(Modeling code records)
• • • • • • •

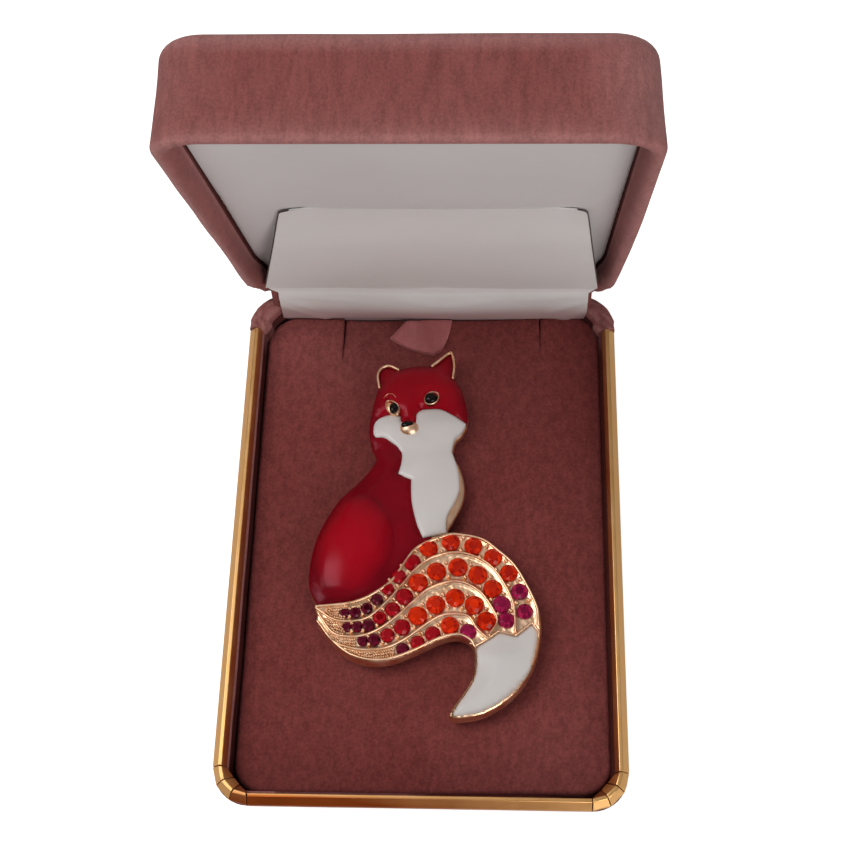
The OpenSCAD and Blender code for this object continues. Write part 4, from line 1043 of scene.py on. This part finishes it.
# Drawn lines: share of the width from the middle, share of the height from the tail's tip, 1 at a corner
outlines = {
    "red": [(-25.6, 80), (-24.6, 83.6), (-23.6, 86.3), (-22.4, 89.6), (-23.5, 92.8), (-21.5, 95.1),
            (-18, 95.8), (-13.6, 94.6, 1), (-5, 95.7), (1, 95.6, 1), (9.2, 99.9), (11, 99.2),
            (12.1, 95.4), (11.5, 91.9, 1), (14.6, 89), (16.9, 85), (18.2, 80.6), (17.3, 78.2, 1),
            (9.5, 76), (6.5, 69), (5, 59.7), (2.6, 43.3, 1), (-15.4, 30), (-44.6, 28.1, 1), (-48.5, 32.4),
            (-49, 37.6), (-47.4, 44.3), (-43.6, 50.4), (-37.4, 56.7), (-28.2, 62.4), (-22.4, 67.6),
            (-24.1, 70.8), (-25.6, 74.4), (-26, 77.4)],
    "white": [(-12.6, 80.9), (-18.7, 80.7), (-23.1, 79), (-24.1, 76.2), (-22.8, 74.5), (-18.5, 74.2),
              (-11, 70), (-12.3, 64, 1), (-6.4, 62.4, 1), (-5.9, 56.3), (-3.3, 50), (-0.5, 46.3, 1),
              (9.7, 47.8, 1), (9.7, 52.2), (13.3, 57), (14.9, 60.4), (14.1, 65.4), (11.3, 70.4, 1),
              (12.3, 74), (15.4, 76.1), (17.4, 78.5, 1), (10.8, 81.2), (5.1, 82.8), (-2.6, 82.5, 1),
              (-4.9, 81.2), (-5.6, 78.5), (-11.3, 78.8)],
    "tail": [(-45.6, 27.5, 1), (-41.5, 27.7), (-31, 28.7), (-21.8, 30.8), (-12.8, 35), (-7.4, 39.9),
             (-2.1, 43.8), (9.5, 46.9), (15.1, 47.2), (25.1, 46), (32.3, 42.9), (39.5, 38.9),
             (45.1, 33.2), (49.2, 27.7), (50.3, 22.9), (49.2, 17.5), (46.4, 12), (41.5, 7.4),
             (34.6, 3.5), (25.6, 0.6), (17.9, -0.3), (13.6, -0.3), (12.3, 0.8), (16.7, 4.7), (21, 8.9),
             (22.6, 13.3), (21.5, 18), (15.9, 20), (8.2, 19.2), (-2.1, 16.2), (-12.3, 13.8),
             (-20.8, 13.3), (-29.7, 14.7), (-37.2, 18), (-44.1, 22.9, 1)],
    "tip": [(22.8, 17.7, 1), (27.7, 19.5), (32.3, 21.5, 1), (39.5, 20.5, 1), (46.2, 23.8, 1),
            (48.7, 21.4), (48.2, 17.5), (45.6, 12), (40.8, 7.7), (33.8, 3.9), (25.1, 1.2),
            (17.9, 0.2), (14.1, 0.3), (13.6, 1.1), (17.4, 4.7), (21.8, 8.9), (23.3, 13.3)],
    "ledge": [(11.3, 70.4, 1), (15, 66.5), (17.2, 61.5), (16.6, 57), (13.5, 52.8), (9.7, 48.4, 1), (5, 58)],
}
rails = [
    [(-44.8, 27.2), (-31, 28.2), (-21.8, 30.4), (-13, 34.4), (-7.6, 39.4), (-2.1, 43.4), (9.5, 46.4),
     (15.1, 46.7), (25, 45.5), (32, 42.5), (39, 38.6), (44.5, 33), (48.4, 27.7), (49.2, 23.2)],
    [(-45, 26.8), (-37.7, 24), (-31.3, 23.4), (-23.6, 24.3), (-16.7, 27.6), (-10, 32.2), (-3.1, 37.4),
     (3.8, 40.5), (13.1, 41.9), (22.3, 40.8), (29.5, 38), (35.1, 33.2), (38.7, 28), (39.5, 21.2)],
    [(-44.1, 25.6), (-37.4, 20.5), (-30.3, 19.5), (-23.3, 20.1), (-16.4, 22.2), (-9.5, 25.5), (-4.1, 28.6),
     (2.8, 32.3), (11.3, 34.1), (18.2, 33.7), (24.6, 31.4), (29, 27.9), (31.8, 24.1), (28.4, 20.2)],
    [(-44.1, 23.5), (-37.2, 18.5), (-30, 16.7), (-21.5, 16.2), (-13.3, 17.1), (-5.9, 19.5), (1, 22.6),
     (7.9, 25.2), (14.9, 25.6), (20, 24.9), (23.3, 21.9), (27.7, 19.6)],
    [(-43.3, 23), (-37, 18.4), (-29.6, 15.1), (-20.8, 13.7), (-12.3, 14.2), (-2.1, 16.6), (8, 19.6),
     (15.7, 20.4), (20.8, 19), (22.4, 17.4)],
]
stoneLines = [
    [(-32.9, 25.7), (-28.4, 25.8), (-23.9, 26.8), (-19.3, 29.3), (-14.8, 32), (-9.8, 35.8), (-4.9, 39), (2, 42.9),
     (12.2, 44.8), (21.9, 43.6), (30.5, 40.5), (36.9, 36.4), (41.1, 31.9), (43.4, 26.6)],
    [(-31.5, 22), (-22.8, 22.4), (-17.8, 24.5), (-12.7, 26.6), (-8.3, 29.5), (-3, 33.3), (4, 36.4), (13.4, 38.2),
     (22.8, 36.3), (29.8, 32.4), (33.8, 28.1), (35.6, 24.3)],
    [(-24.6, 18.5), (-19.7, 18.9), (-15.4, 19.7), (-9, 21.8), (-3, 24.7), (4.5, 27.7), (13.1, 30), (21.6, 28.4),
     (27.1, 24.1)],
    [(-7.6, 16.5), (-1.3, 18.3), (4.9, 20.6), (12, 22.8), (19.6, 21.2)],
]


def at(p):
    # Point of the brooch, in millimetres, from a row of a table
    return np.array([p[0] / 100 * broochPlace["width"] - broochPlace["left"],
                     (p[1] / 100 - 0.5) * broochPlace["height"] + broochPlace["back"]])


def drawn(table, closed=True, steps=6):
    return drawnLine(table, at, closed, steps)


def openLine(table, gap):
    # An open line through the rows of a table, with even steps
    line = drawn(table, closed=False)
    run = np.concatenate([[0], np.cumsum(np.linalg.norm(np.diff(line, axis=0), axis=1))])
    stops = np.linspace(0, run[-1], max(int(run[-1] / gap), 2) + 1)
    return paired(np.interp(stops, run, line[:, 0]), np.interp(stops, run, line[:, 1]))


def wire(line, level, width, height, sides=10):
    return tubeAlong([(x, y, level) for x, y in line], width, height, sides)


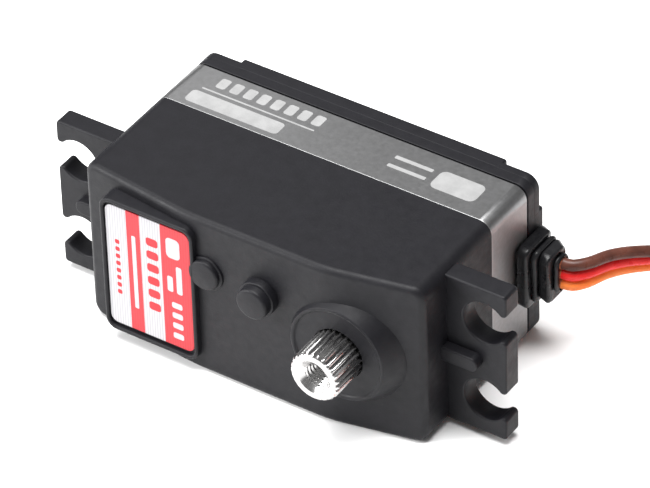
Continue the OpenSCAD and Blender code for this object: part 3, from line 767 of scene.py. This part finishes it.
def make_plug(material):
    """The three-way plug: a body of layers that leave windows over the contacts and mouths in front."""
    low, high = mm_box("connector_housing")
    x0, x1, y0, y1, z0, z1 = low[0], high[0], low[1], high[1], low[2], high[2]
    mid = (y0 + y1) / 2
    window = (x0 + 4.2, x0 + 6.6)
    mouth = 0.42

    def box(xa, xb, ya, yb, za, zb, width):
        loop = [(xa, za), (xb, za), (xb, zb), (xa, zb)]
        return prism(loop, ya - FRONT_Y, yb - FRONT_Y, width, 2)

    shells = [box(x0, x1 - 1.2, y0, y1, z0, z1 - 0.5, 0.12)]
    for ends in ((x0, window[0]), (window[1], x1 - 1.2)):
        shells.append(box(ends[0], ends[1], y0, y1, z1 - 1, z1, 0.12))
    rails = [y0, mid - 1.5 * PLUG_PITCH + 0.72, mid - PLUG_PITCH / 2, mid + PLUG_PITCH / 2,
             mid + 1.5 * PLUG_PITCH - 0.72, y1]
    for ya, yb in ((rails[0], rails[1]), (rails[4], rails[5])):
        shells.append(box(window[0] - 0.2, window[1] + 0.2, ya, yb, z1 - 1, z1 - 0.02, 0))
    for y in rails[2:4]:
        shells.append(box(window[0] - 0.2, window[1] + 0.2, y - 0.45, y + 0.45, z1 - 1, z1 - 0.02, 0))
    centre_z = (z0 + z1) / 2
    for za, zb in ((z0, centre_z - mouth), (centre_z + mouth, z1)):
        shells.append(box(x1 - 1.6, x1, y0, y1, za, zb, 0.12))
    posts = [y0] + [mid + k * PLUG_PITCH + side * mouth for k in (-1, 0, 1) for side in (-1, 1)] + [y1]
    for ya, yb in zip(posts[::2], posts[1::2]):
        shells.append(box(x1 - 1.6, x1 - 0.05, ya, yb, centre_z - 0.6, centre_z + 0.6, 0))
    piece = finish_mesh("plug_housing", joined("plug_housing", shells), [material])
    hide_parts("connector_housing")
    return piece


# ---------------------------------------------------------------- printed marks

def make_marks(name, loops, body_face, paint, lift=0.012):
    """Flat printed shapes. loops are outlines in u and v, and body_face places a point of them."""
    bm = bmesh.new()
    for loop in loops:
        base = [bm.verts.new(body_face(u, v, 0)) for u, v in loop]
        top = [bm.verts.new(body_face(u, v, lift)) for u, v in loop]
        bm.faces.new(top)
        bm.faces.new(base[::-1])
        for i in range(len(loop)):
            j = (i + 1) % len(loop)
            bm.faces.new((base[i], base[j], top[j], top[i]))
    bmesh.ops.recalc_face_normals(bm, faces=bm.faces)
    mesh = bpy.data.meshes.new(name)
    bm.to_mesh(mesh)
    bm.free()
    return finish_mesh(name, mesh, [paint], weighted=False)


def bar(u, v, length, width, radius):
    """A bar with round ends or corners, as an outline for make_marks."""
    return soft_rect(u, v, length, width, radius, 4)


def make_band_marks(paint):
    """Plain pale shapes where the band is printed: two plates, rules and a row of dashes."""
    span = BAND_REAR - BAND_FRONT

    def on_top(u, v, lift):
        return (u, FRONT_Y + BAND_FRONT + v * span, CASE_WID + lift - 0.002)

    def flat(u, v, length, width):
        return [(x, v + (z - v) / span) for x, z in bar(u, v, length, width, min(length, width) * 0.25)]

    loops = [flat(-12, 0.26, 11.6, 2), flat(-10.2, 0.5, 14, 0.22)]
    loops += [flat(-15.6 + 1.7 * i, 0.74, 1.15, 1.7) for i in range(8)]
    loops += [flat(14.4, 0.5, 5.4, 3), flat(8.6, 0.4, 4.6, 0.5), flat(8.6, 0.62, 4.6, 0.5)]
    piece = make_marks("band_print", loops, on_top, paint)


def make_label_marks(white, red):
    """Plain bars and dashes on the label, in place of any lettering."""
    low, high = mm_box("name_label")
    length = high[0] - low[0]

    def on_label(u, v, lift):
        return (low[0] + u * length, low[1] - lift + 0.002, MID_Z + v)

    def flat(u, v, thick, tall):
        return [(u + (x - u) / length, z) for x, z in bar(u, v, thick, tall, min(thick, tall) * 0.3)]

    pale = [flat(0.8, 5.2, 1.7, 2.6), flat(0.86, 1.2, 0.7, 3.6), flat(0.75, 0.4, 0.7, 2)]
    pale += [flat(0.82, -2.3 - 1.35 * i, 1.3, 0.75) for i in range(4)]
    pale.append(flat(0.33, 0, 0.5, 9.6))
    deep = [flat(0.55, 4.9 - 1.7 * i, 1.45, 1.05) for i in range(6)]
    deep += [flat(0.13, 3.2 - 0.95 * i, 0.55, 0.55) for i in range(8)]
    for name, loops, paint in (("label_print_pale", pale, white), ("label_print_deep", deep, red)):
        make_marks(name, loops, on_label, paint, 0.015)


# ---------------------------------------------------------------- lead

WIRE_D = 1.3
PLUG_PITCH = 2.54
COIL_AT = (64, 14)
COIL_Z = 2
COIL_R = 22.6
COIL_PITCH = 1.5
COIL_TURNS = 1.5
# Each point is x, y, z and the ribbon's tilt in degrees.
LEAD_ROUTE = [
    (24.4, LEAD_Y, 10.1, 0), (25.4, 12.8, 10.1, 0), (26.5, 14.1, 10.1, 4), (27.4, 16.4, 9.9, 9),
    (28.5, 18.6, 9.4, 15), (29.8, 20.8, 8.7, 20), (31.4, 23.6, 7.7, 22), (33.6, 27, 6.4, 20),
    (36.6, 30.4, 5, 14), (40.4, 33.4, 3.7, 8), (45, 35.4, 2.7, 3), (50, 36.3, 2.2, 0),
    (55, 36.6, 2, 0), (59.5, 36.6, 2, 0)]
TAIL_ROUTE = [
    (60.6, -6, 2, 0), (57.4, -4.9, 2, 5), (54.7, -2.9, 1.95, 15), (53, 0, 1.85, 30),
    (52.4, 3.4, 1.7, 48), (53, 6.8, 1.5, 66), (54.8, 9.8, 1.4, 80), (57.6, 11.6, 1.35, 90),
    (61, 12, 1.35, 90)]


def coil_points(steps=20):
    """The coiled turns, clockwise and winding inwards."""
    count = round(COIL_TURNS * steps)
    points = []
    for i in range(count + 1):
        turn = i / steps
        radius = COIL_R - COIL_PITCH * turn
        angle = math.pi / 2 - 2 * math.pi * turn
        points.append((COIL_AT[0] + radius * math.cos(angle), COIL_AT[1] + radius * math.sin(angle),
                       COIL_Z, 0))
    return points


def smooth_path(points, spacing):
    """A Catmull-Rom curve through points of any number of values, sampled about every spacing."""
    rows = [Vector(p) for p in points]
    rows = [rows[0] * 2 - rows[1]] + rows + [rows[-1] * 2 - rows[-2]]
    path = []
    for a, b, c, d in zip(rows, rows[1:], rows[2:], rows[3:]):
        steps = max(1, round((c.to_3d() - b.to_3d()).length / spacing))
        for i in range(steps):
            t = i / steps
            path.append(0.5 * (2 * b + (c - a) * t + (2 * a - 5 * b + 4 * c - d) * t ** 2
                               + (3 * b - a - 3 * c + d) * t ** 3))
    path.append(rows[-2])
    return path


def ribbon_section(spread, neck):
    """The outline of three bonded wires, as (thin, wide, wire) points, spread apart from pitch WIRE_D."""
    r = WIRE_D / 2
    gap = math.acos(neck / r)
    pitch = WIRE_D * spread
    arcs = [(0, -gap, gap, 8), (1, -gap, math.pi + gap, 14), (0, math.pi - gap, math.pi + gap, 8),
            (-1, math.pi - gap, 2 * math.pi + gap, 14)]
    outline = []
    for wire, start, end, count in arcs:
        for i in range(count + 1):
            angle = start + (end - start) * i / count
            outline.append((r * math.cos(angle), r * math.sin(angle) + wire * pitch, wire + 1))
    return outline


def sweep_ribbon(path, fan_from):
    """A mesh along path whose last stretch fans out to the plug's pitch."""
    bm = bmesh.new()
    total = len(path)
    rings = []
    owners = []
    for i, point in enumerate(path):
        ahead = path[min(i + 1, total - 1)].to_3d() - path[max(i - 1, 0)].to_3d()
        forward = Vector((1, 0, 0)) if i in (0, total - 1) else ahead.normalized()
        side = forward.cross(Vector((0, 0, 1))).normalized()
        up = side.cross(forward)
        tilt = math.radians(point[3])
        wide = up * math.cos(tilt) + side * math.sin(tilt)
        thin = side * math.cos(tilt) - up * math.sin(tilt)
        fan = max(0, (i - fan_from) / (total - 1 - fan_from))
        fan = fan * fan * (3 - 2 * fan)
        outline = ribbon_section(1 + fan * (PLUG_PITCH / WIRE_D - 1), 0.2 - 0.16 * fan)
        owners = [p[2] for p in outline]
        rings.append([bm.verts.new(point.to_3d() + thin * p[0] + wide * p[1]) for p in outline])
    count = len(owners)
    for near, far in zip(rings, rings[1:]):
        for k in range(count):
            nxt = (k + 1) % count
            face = bm.faces.new((near[k], near[nxt], far[nxt], far[k]))
            face.material_index = owners[k]
    for ring, flip in ((rings[0], True), (rings[-1], False)):
        bm.faces.new(ring[::-1] if flip else ring)
    mesh = bpy.data.meshes.new("servo_ribbon")
    bmesh.ops.recalc_face_normals(bm, faces=bm.faces)
    bm.to_mesh(mesh)
    bm.free()
    return mesh


def make_lead(insulation, plug):
    """The whole lead: out of the grommet, down to the surface, round the coil and into the plug."""
    path = smooth_path(LEAD_ROUTE + coil_points() + TAIL_ROUTE, 0.6)
    fan_from = len(path) - 12
    piece = finish_mesh("servo_ribbon", sweep_ribbon(path, fan_from), insulation, smooth=60, weighted=False)
    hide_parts("servo_lead", "lead_coil", "lead_end")


# ---------------------------------------------------------------- assembly

def dress_nodes(made):
    """Every CAD node that still shows gets the material of its record slot."""
    slots = {s["node"]: s["material_slot"] for s in frame["record"]["subparts"]}
    for name, piece in nodes.items():
        material = made.get(slots[name])
        if material:
            for place in piece.material_slots:
                place.material = material


add_camera()
add_floor()
add_light()
made = make_materials()
wires = [wire_material("wire_orange", (0.86, 0.2, 0.04), (0.95, 0.26, 0.06)),
         wire_material("wire_red", (0.7, 0.02, 0.02), (0.8, 0.03, 0.03)),
         wire_material("wire_brown", (0.07, 0.025, 0.018), (0.11, 0.04, 0.028))]
make_lead(wires, make_plug(made["connector_plastic"]))
dress_nodes(made)
make_top_case(made["black_nylon"])
make_output_gear(made["steel"])
make_bottom_cover(made["black_nylon"])
make_screws(made["black_screw"])
make_grommet(made["black_rubber"])
make_band_marks(moulded("ink_pale", (0.24, 0.24, 0.24), (0.28, 0.28, 0.28), 0.5))
make_label_marks(moulded("ink_white", (0.4, 0.39, 0.41), (0.44, 0.43, 0.45), 0.4),
                 moulded("ink_red", (0.44, 0.02, 0.028), (0.48, 0.024, 0.032), 0.4))
for node, width in (("middle_case", 0.12), ("name_label", 0.04), ("coil_tie", 0.2)):
    soften(node, width)
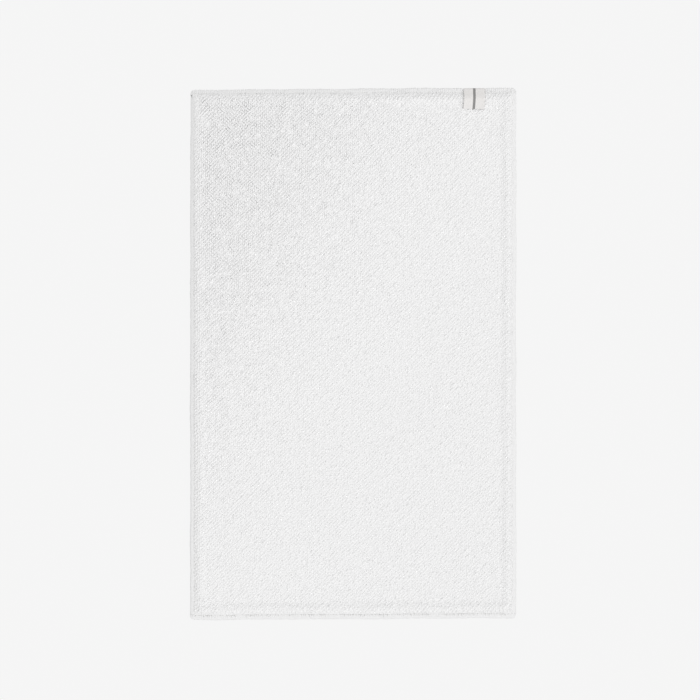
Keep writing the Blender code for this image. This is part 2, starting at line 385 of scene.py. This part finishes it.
def make_ground(material):
    """The cloth that the loops stand in, as a closed sheet of two faces."""
    across, along = 90, 144
    over = 0.0001  # how far it reaches past the pile, under the hems' edges
    x = np.linspace(-PILE_X - over, PILE_X + over, across)
    y = np.linspace(-PILE_Y - over, PILE_Y + over, along)
    gx, gy = np.meshgrid(x, y, indexing="ij")
    top = np.stack([gx, gy, cloth_top(gx, gy)], -1)
    under = top - np.array([0, 0, CLOTH])
    points = settled(np.concatenate([top.reshape(-1, 3), under.reshape(-1, 3)]))
    sheet = new_mesh("ground_sheet", points, sheet_faces(across, along))
    made_of(sheet, material, "ground_cloth")
    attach(sheet, "mat")
    return sheet


# Hems, made in each edge's own frame: along the edge, inward from it, and up

Edge = namedtuple("Edge", "side half thread_half rim hem seam pitch spacing")


def edge_sizes(side):
    """An edge's half lengths of hem and thread, widths of rim and hem, and its seam's place and pitch."""
    low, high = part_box(f"needle_thread_{side}")
    if side in ("top", "bottom"):
        seam = EDGE_Y - abs(low.y + high.y) / 2
        return Edge(side, EDGE_X, (high.x - low.x) / 2, END_RIM, END_HEM, seam, END_STITCH, COLUMN_PITCH / 8)
    seam = EDGE_X - abs(low.x + high.x) / 2
    return Edge(side, PILE_Y, (high.y - low.y) / 2, SIDE_RIM, SIDE_HEM, seam, SIDE_STITCH, SIDE_STITCH / 8)


def placed_on_edge(side, along, inward, height):
    """Points of an edge's frame, in the mat's frame."""
    if side == "top":
        return np.stack([along, EDGE_Y - inward, height], -1)
    if side == "bottom":
        return np.stack([-along, inward - EDGE_Y, height], -1)
    if side == "left":
        return np.stack([inward - EDGE_X, along, height], -1)
    return np.stack([EDGE_X - inward, -along, height], -1)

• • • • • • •

## YOUR OBJECTIVE
The answer is one number: how many lines of the material above contain "scene".

## CORRECT RESPONSE
3